__Problem statement__. Print the listing below from its opening line through the line holding "import Sketcher", both ends included.
----- Provided data
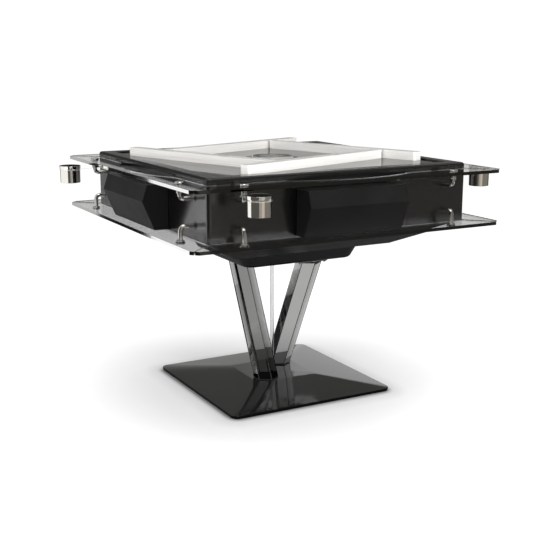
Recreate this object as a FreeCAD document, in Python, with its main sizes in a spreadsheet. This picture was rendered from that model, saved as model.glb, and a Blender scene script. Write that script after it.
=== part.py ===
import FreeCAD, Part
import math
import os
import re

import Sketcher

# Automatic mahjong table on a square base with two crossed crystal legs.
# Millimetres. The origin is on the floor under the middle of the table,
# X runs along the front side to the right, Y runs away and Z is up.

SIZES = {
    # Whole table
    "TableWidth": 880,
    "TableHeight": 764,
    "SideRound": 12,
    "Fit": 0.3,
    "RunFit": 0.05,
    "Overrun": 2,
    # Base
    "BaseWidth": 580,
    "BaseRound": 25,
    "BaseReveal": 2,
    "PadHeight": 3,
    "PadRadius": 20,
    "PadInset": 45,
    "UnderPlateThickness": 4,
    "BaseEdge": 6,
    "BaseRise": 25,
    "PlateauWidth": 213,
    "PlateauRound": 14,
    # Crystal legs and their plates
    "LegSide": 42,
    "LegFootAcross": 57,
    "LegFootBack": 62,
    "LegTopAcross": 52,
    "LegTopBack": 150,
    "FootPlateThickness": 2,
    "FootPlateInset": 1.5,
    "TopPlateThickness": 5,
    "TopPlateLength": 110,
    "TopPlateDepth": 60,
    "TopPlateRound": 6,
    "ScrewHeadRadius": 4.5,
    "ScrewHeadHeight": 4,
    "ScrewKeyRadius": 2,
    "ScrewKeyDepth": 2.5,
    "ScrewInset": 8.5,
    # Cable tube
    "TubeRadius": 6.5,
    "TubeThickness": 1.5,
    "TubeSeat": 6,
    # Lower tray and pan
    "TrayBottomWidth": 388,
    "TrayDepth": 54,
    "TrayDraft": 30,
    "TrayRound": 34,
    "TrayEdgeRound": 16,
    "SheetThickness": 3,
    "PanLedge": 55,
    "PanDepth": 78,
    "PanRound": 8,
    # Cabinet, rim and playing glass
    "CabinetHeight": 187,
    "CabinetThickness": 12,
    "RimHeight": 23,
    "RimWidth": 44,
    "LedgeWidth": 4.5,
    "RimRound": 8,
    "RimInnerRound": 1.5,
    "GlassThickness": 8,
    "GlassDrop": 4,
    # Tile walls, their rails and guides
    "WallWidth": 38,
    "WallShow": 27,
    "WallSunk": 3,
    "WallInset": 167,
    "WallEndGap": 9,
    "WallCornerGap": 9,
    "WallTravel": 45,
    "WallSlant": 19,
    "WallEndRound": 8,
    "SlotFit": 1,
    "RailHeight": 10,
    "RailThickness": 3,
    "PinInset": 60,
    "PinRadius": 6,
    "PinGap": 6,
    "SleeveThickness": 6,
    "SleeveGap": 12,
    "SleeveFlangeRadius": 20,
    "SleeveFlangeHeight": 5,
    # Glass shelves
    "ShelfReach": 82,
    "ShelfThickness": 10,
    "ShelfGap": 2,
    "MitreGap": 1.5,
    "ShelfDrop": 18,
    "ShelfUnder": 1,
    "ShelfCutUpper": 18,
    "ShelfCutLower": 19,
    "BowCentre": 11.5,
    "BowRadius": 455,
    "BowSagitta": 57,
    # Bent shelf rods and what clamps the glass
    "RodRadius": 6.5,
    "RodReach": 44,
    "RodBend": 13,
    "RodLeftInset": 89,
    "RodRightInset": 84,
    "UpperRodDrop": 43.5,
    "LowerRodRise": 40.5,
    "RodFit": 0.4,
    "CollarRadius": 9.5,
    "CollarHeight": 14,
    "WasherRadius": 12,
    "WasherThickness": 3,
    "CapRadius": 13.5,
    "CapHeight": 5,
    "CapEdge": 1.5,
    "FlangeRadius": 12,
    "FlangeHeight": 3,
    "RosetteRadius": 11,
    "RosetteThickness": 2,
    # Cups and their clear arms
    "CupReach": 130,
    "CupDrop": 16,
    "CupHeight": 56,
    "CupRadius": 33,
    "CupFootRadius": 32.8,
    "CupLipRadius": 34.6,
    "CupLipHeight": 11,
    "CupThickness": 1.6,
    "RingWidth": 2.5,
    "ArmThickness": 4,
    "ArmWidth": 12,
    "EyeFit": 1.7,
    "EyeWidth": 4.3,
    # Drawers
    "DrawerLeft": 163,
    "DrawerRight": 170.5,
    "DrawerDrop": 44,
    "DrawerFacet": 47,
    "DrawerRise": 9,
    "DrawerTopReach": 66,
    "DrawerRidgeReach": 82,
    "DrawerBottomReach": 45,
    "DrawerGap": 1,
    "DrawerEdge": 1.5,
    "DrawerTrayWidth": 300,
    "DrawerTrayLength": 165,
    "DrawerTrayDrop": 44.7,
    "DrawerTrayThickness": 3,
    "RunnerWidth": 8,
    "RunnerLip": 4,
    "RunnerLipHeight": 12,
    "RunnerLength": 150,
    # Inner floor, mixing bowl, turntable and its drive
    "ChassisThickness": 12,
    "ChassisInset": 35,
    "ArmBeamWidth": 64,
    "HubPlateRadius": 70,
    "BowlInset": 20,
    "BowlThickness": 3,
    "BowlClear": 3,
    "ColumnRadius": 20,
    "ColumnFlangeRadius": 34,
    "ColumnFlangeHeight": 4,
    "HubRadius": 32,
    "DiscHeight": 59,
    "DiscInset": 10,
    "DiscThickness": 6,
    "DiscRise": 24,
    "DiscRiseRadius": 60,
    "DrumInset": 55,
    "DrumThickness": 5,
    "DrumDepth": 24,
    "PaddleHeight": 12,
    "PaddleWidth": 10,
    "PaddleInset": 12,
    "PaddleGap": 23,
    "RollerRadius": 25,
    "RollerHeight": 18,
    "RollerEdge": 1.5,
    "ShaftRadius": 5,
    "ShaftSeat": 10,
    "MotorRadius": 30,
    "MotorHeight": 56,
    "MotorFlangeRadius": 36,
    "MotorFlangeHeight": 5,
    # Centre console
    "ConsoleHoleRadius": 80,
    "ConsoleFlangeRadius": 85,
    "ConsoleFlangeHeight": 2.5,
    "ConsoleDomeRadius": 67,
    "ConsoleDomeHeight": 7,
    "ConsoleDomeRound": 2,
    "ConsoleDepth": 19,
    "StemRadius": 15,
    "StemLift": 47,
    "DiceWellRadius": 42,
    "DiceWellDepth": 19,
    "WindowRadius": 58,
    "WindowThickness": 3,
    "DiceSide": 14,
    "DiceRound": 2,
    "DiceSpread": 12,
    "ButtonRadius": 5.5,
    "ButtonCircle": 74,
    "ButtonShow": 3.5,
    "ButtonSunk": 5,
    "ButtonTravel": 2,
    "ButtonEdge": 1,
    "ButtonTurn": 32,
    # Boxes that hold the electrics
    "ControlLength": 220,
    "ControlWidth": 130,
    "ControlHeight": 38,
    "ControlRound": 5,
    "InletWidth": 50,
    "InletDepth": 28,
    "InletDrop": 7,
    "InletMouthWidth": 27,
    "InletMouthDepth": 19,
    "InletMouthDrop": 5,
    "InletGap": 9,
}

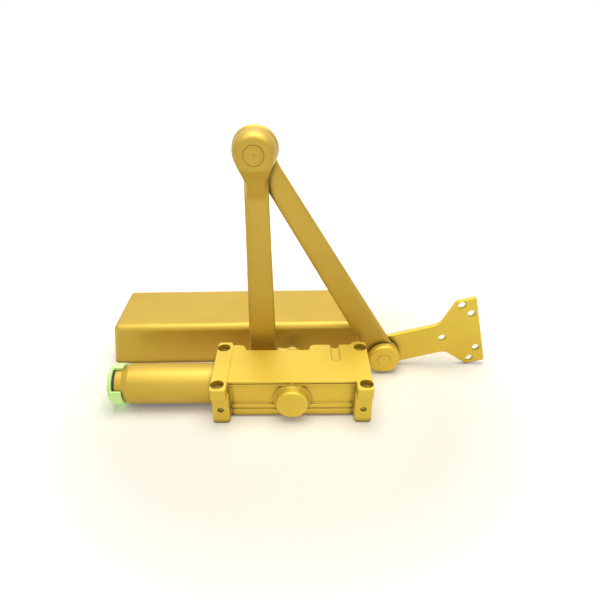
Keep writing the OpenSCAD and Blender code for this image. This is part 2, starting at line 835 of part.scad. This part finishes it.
----------
__Full solution__.
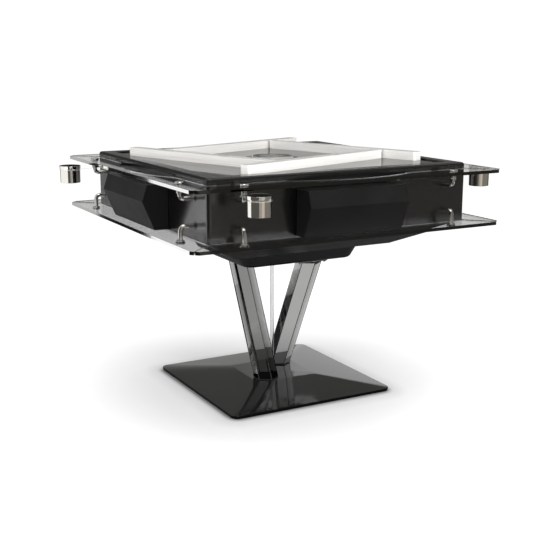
Recreate this object as a FreeCAD document, in Python, with its main sizes in a spreadsheet. This picture was rendered from that model, saved as model.glb, and a Blender scene script. Write that script after it.
=== part.py ===
import FreeCAD, Part
import math
import os
import re

import Sketcher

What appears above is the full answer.